Des pistes de solutions pour lutter contre ces activités minières illégales
Pour restaurer ces milieux, il faudrait les laisser se régénérer seul et sans activité pendant au moins 20 ans, ce qui reste assez peu probable au vu de l’évolution de la situation dans le monde aujourd’hui. Et même après cette période, la qualité des sols et la biodiversité ne seraient pas les mêmes qu’à l’origine. Mais alors, quelles pistes de solutions seraient possibles ? Dans d’autres pays d’Amérique latine, la création de corps, rattachés à une administration publique, qui auraient un véritable pouvoir sur les activités minières illégales, sont en cours d’étude.

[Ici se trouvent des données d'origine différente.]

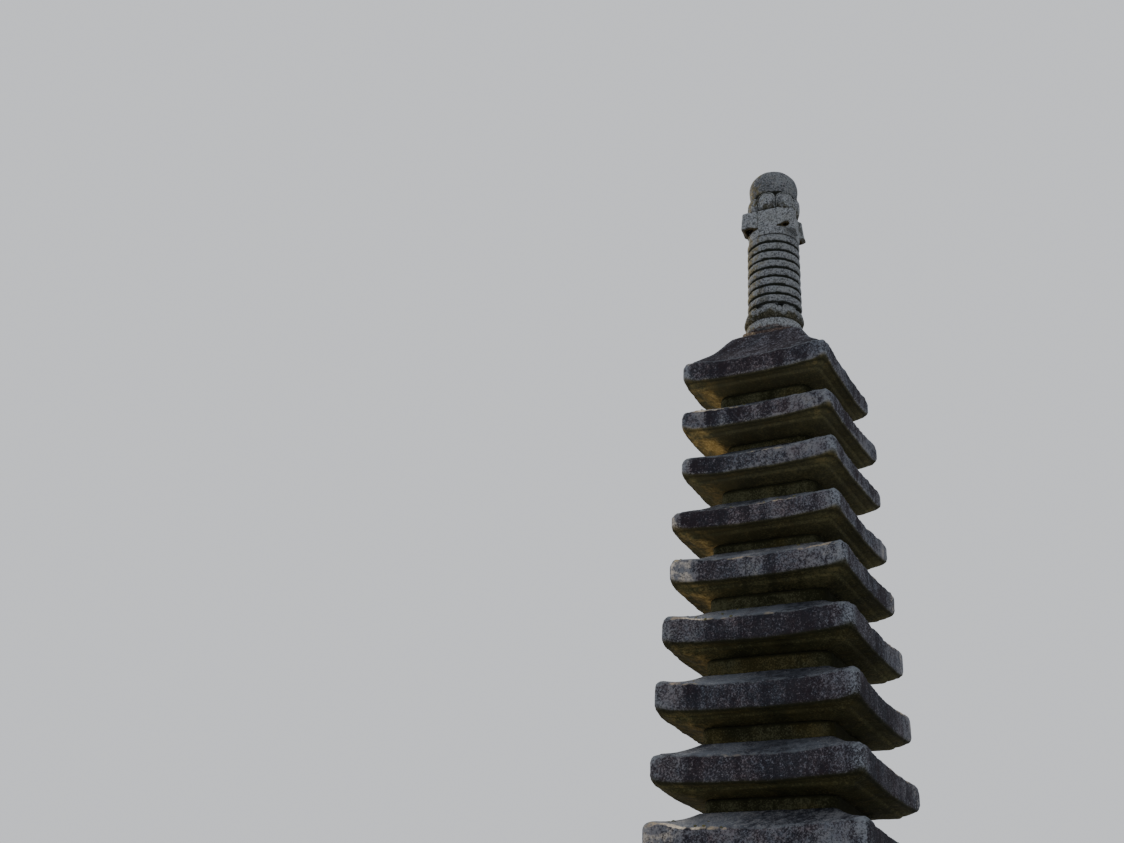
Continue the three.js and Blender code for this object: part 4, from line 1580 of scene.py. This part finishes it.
def finial_material():
    """Grey-green stone with black pores, grooves darkened black-green by dirt and painted shade, ochre
    lichen, mossy undersides darkened by painted shade, painted shade inside the lugs with a painted
    gold glow on their far walls, and pale rims, painted as highlights on the lugs' upper edges.
    """
    material, tree, surface, place = open_material("finial_stone")
    mottle = use_group(tree, "mottle", place, 1.0, {"Patches per metre": 12.0})["Tone"]
    ragged = use_group(tree, "mottle", place, 6.0,
                       {"Patches per metre": 30.0, "Low": 0.38, "High": 0.6})["Tone"]
    groove, under, rim, light, gold = mark_values(tree, "groove", "under", "rim", "washed", "ochre")
    soot, crust, earth_mark, pale = mark_values(tree, "soot", "crust", "earth", "pale")
    # Moss on the petals' lower parts, with painted shade of their undersides
    moss = ragged_mark(tree, soot, ragged, 0.7, 0.1, 1.0)
    ochre = ragged_mark(tree, crust, ragged, 0.9, 0.45, 1.1)
    earth = ragged_mark(tree, earth_mark, ragged, 0.4, 0.3, 0.8)
    sunlit = ragged_mark(tree, pale, ragged, 0.4, 0.4, 0.8)

    # Pores and worn hollows show a dark ground through the stone's skin
    cover = total(tree, 0.47, product(tree, mottle, 0.16))
    cover = less(tree, cover, product(tree, moss, 0.25), product(tree, earth, 0.15))
    grain = use_group(tree, "speckle", place, 2.0, {"Cover": cover})
    fine = use_group(tree, "speckle", place, 4.0, {"Grains per metre": 230.0, "Cover": 0.5})
    hue = ramp(tree, cloud(tree, place, 14.0, 60.0), 0.35, 0.65)
    ground = tint(tree, ragged, (0.020, 0.022, 0.023), (0.050, 0.054, 0.056))
    ground = wash(tree, ground, (0.014, 0.013, 0.007), moss)
    ground = wash(tree, ground, (0.026, 0.019, 0.018), earth)
    stone = tint(tree, light, (0.160, 0.174, 0.194), (0.290, 0.312, 0.338))
    stone = wash(tree, stone, (0.240, 0.215, 0.222), hue, 0.3)
    stone = wash(tree, stone, (0.205, 0.220, 0.215), mottle, 0.35)
    stone = wash(tree, stone, (0.190, 0.160, 0.080), ochre, 0.85)
    # Pale raised rims of the petals, and a painted highlight on the lugs' upper edges
    stone = wash(tree, stone, (0.30, 0.315, 0.300), rim, 0.5)
    stone = wash(tree, stone, (0.095, 0.086, 0.046), moss, 0.8)
    stone = wash(tree, stone, (0.185, 0.142, 0.128), earth)
    stone = wash(tree, stone, (0.52, 0.40, 0.27), sunlit)
    face = wash(tree, ground, stone, fine["Grain"], 0.45)
    face = wash(tree, face, stone, grain["Grain"], 0.85)
    # Grooves darkened black-green, with dirt and painted shade
    groove_dirt_and_shade = ragged_mark(tree, groove, ragged, 0.45, 0.25, 0.8)
    face = wash(tree, face, (0.012, 0.014, 0.009), groove_dirt_and_shade, 0.93)

    # Inside the lugs: painted shade on the walls, ceiling and underside of each hollow, with a painted gold
    # glow of light on the far wall
    hollow = tint(tree, mottle, (0.013, 0.012, 0.007), (0.030, 0.026, 0.014))
    hollow = wash(tree, hollow, (0.045, 0.035, 0.019), under, grain["Grain"])
    face = wash(tree, face, wash(tree, hollow, (0.150, 0.095, 0.028), gold), under)
    rough = total(tree, product(tree, mottle, 0.08), 0.88)
    shape_surface(tree, surface, face, rough, [
        (mottle, 0.25, 0.003), (grain["Relief"], 0.8, 0.005), (fine["Relief"], 0.3, 0.001),
    ])
    return material


def base_material():
    """Mid grey stone of the base, damp and dark towards the ground, with algae and lichen."""
    material, tree, surface, place = open_material("base_stone")
    lot, rim = mark_values(tree, "lot", "rim")
    lot = product(tree, lot, 20.0)
    mottle = use_group(tree, "mottle", place, lot)["Tone"]
    algae = use_group(tree, "mottle", place, 4.4,
                      {"Patches per metre": 5.0, "Low": 0.48, "High": 0.62})["Tone"]
    streak = use_group(tree, "streaks", place, lot, {"Streaks per metre": 14.0})["Streak"]
    spots = use_group(tree, "lichen", place, lot, {"Spots per metre": 34.0, "Cover": 0.4})["Spot"]
    level = place_node(tree, "ShaderNodeSeparateXYZ", {0: place}).outputs[2]
    damp = ramp(tree, total(tree, level, product(tree, mottle, 0.12)), 0.20, 0.04)
    cover = less(tree, total(tree, 0.38, product(tree, mottle, 0.25)), product(tree, streak, 0.15))
    grain = use_group(tree, "speckle", place, lot, {"Cover": cover})
    face = tint(tree, mottle, (0.045, 0.045, 0.042), (0.085, 0.084, 0.078))
    face = wash(tree, face, (0.048, 0.052, 0.027), algae, 0.5)
    face = wash(tree, face, (0.175, 0.172, 0.16), grain["Grain"], 0.8)
    face = wash(tree, face, (0.25, 0.26, 0.235), spots, 0.55)
    face = wash(tree, face, (0.18, 0.178, 0.165), rim, 0.3)
    face = wash(tree, face, (0.030, 0.032, 0.021), damp, 0.7)
    rough = total(tree, product(tree, mottle, 0.1), 0.86)
    shape_surface(tree, surface, face, rough, [
        (mottle, 0.3, 0.005), (grain["Relief"], 0.7, 0.004),
    ])
    return material


def moss_material():
    """Dry yellow-green moss."""
    material, tree, surface, place = open_material("moss")
    mottle = use_group(tree, "mottle", place, inputs={"Patches per metre": 14.0})["Tone"]
    grain = use_group(tree, "speckle", place, inputs={"Grains per metre": 420.0, "Cover": 0.4})
    face = tint(tree, mottle, (0.050, 0.055, 0.022), (0.15, 0.135, 0.060))
    face = wash(tree, face, (0.22, 0.20, 0.11), grain["Grain"], 0.5)
    rough = total(tree, product(tree, mottle, 0.05), 0.92)
    shape_surface(tree, surface, face, rough, [(grain["Relief"], 0.8, 0.002)])
    return material


# Moss on the upper rims

CUSHION_RADIUS = 0.010


def cushion_mesh():
    """One small lumpy cushion of 80 faces, growing along +Z."""
    edit = bmesh.new()
    bmesh.ops.create_icosphere(edit, subdivisions=2, radius=1.0)
    draw = random.Random(77)
    for vertex in edit.verts:
        vertex.co *= draw.uniform(0.85, 1.15)
        vertex.co.z *= 0.5
        vertex.co *= CUSHION_RADIUS
    mesh = bpy.data.meshes.new("cushion")
    edit.to_mesh(mesh)
    edit.free()
    return mesh


def add_moss():
    """Scatter moss cushions on the roofs' rims and upper slopes, as one piece."""
    tree = tuft_tree()
    pattern = show("cushion", cushion_mesh())
    whole = bmesh.new()
    for index, node in enumerate(ROOFS):
        copy = DRESSED[node].data.copy()
        marks = [read_mark(copy, mark) for mark in ("crust", "rim", "slope", "seat")]
        write_marks(copy, {"moss": [
            max(0.0, crust - 0.35) * (0.5 * rim + 0.25 * slope) * (1 - seat) * (slope > 0.4)
            for crust, rim, slope, seat in zip(*marks)
        ]})
        made = run_tree(copy, tree, {"Cushion": pattern, "Seed": 11 + index, "Finish": FINISHES["moss"]})
        whole.from_mesh(made)
        bpy.data.meshes.remove(made)
    bpy.data.objects.remove(pattern)
    mesh = bpy.data.meshes.new("moss_cushions")
    whole.to_mesh(mesh)
    whole.free()
    mesh.materials.append(FINISHES["moss"])
    moss = show("moss_cushions", mesh)
    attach(moss, "root")


add_camera()
add_sky(colour=(0.82, 0.84, 0.88), strength=0.95)
add_floor(half=14.0, colour=(0.62, 0.61, 0.59))
add_light("sun_side", place=(-7.5, 2.6, 9.5), target=(0, 0, 4.2), size=2.6, power=560,
          colour=(1.0, 0.93, 0.84))
add_light("ground_glow", place=(-6.5, 2.4, 0.7), target=(0, 0, 4.3), size=1.3, power=33,
          colour=(1.0, 0.74, 0.40), spread=90)

GROUPS.update(
    speckle=speckle_group(), mottle=mottle_group(), streaks=streak_group(), lichen=lichen_group(),
    weathering=weathering_tree(),
)
FINISHES.update(
    roof_stone=roof_material(), body_stone=body_material(), finial_stone=finial_material(),
    base_stone=base_material(), moss=moss_material(),
)

add_foot()
add_bodies()
add_roofs()
add_finial()
add_moss()
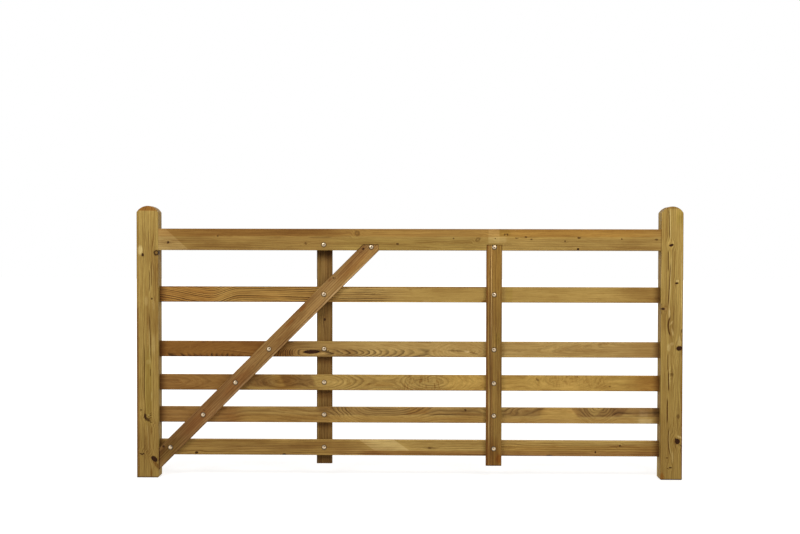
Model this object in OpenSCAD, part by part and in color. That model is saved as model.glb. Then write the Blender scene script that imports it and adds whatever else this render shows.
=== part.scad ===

Par exemple, en Équateur, pour faire face aux projets écocidaires encouragés par le gouvernement, le 4 février 2022, la Cour constitutionnelle statuait en faveur du droit des peuples indigènes de décider de l’avenir de leurs terres. L’affaire « Sinangoe », lancée en 2018, survenue suite à la présence de concessions minières venues s’installer sur les territoires de ce peuple sans consultation préalable, a permis de donner légalement le droit au peuple Cofán de Sinangoe à un consentement libre, préalable et éclairé et de pouvoir refuser ces projets qui détruisent leurs terres. Le gouvernement équatorien devra dorénavant se plier au règlement et obtenir l’accord des communautés indigènes afin de développer tout nouveau projet.
Sources :
Rapport de MapBiomass : “La superficie occupée par l’exploitation minière au Brésil a plus que 6 fois augmenté entre 1985 et 2020”
Mongabay : “Illegal mining footprint swells nearly 500 % inside Brazil indigenous territories”
À lire aussi sur le site de Planète Amazone :
21 mai 2022 : Mines d’argent en Argentine et au Guatemala : s’unir pour résister
1 mai 2022 : Opération Harpie : une lutte difficile contre l’orpaillage clandestin en Guyane Française
22 mars 2022 : Écocide : les effets du Mercure sur un peuple indigène en Bolivie
18 mars 2022 : Le territoire du cacique Raoni menacé par des projets d’exploration minière
1 mars 2022 : Brésil : Bolsonaro veut développer l’orpaillage en Amazonie
23 février 2022 : Équateur : Une décision juridique historique contre l’exploitation minière !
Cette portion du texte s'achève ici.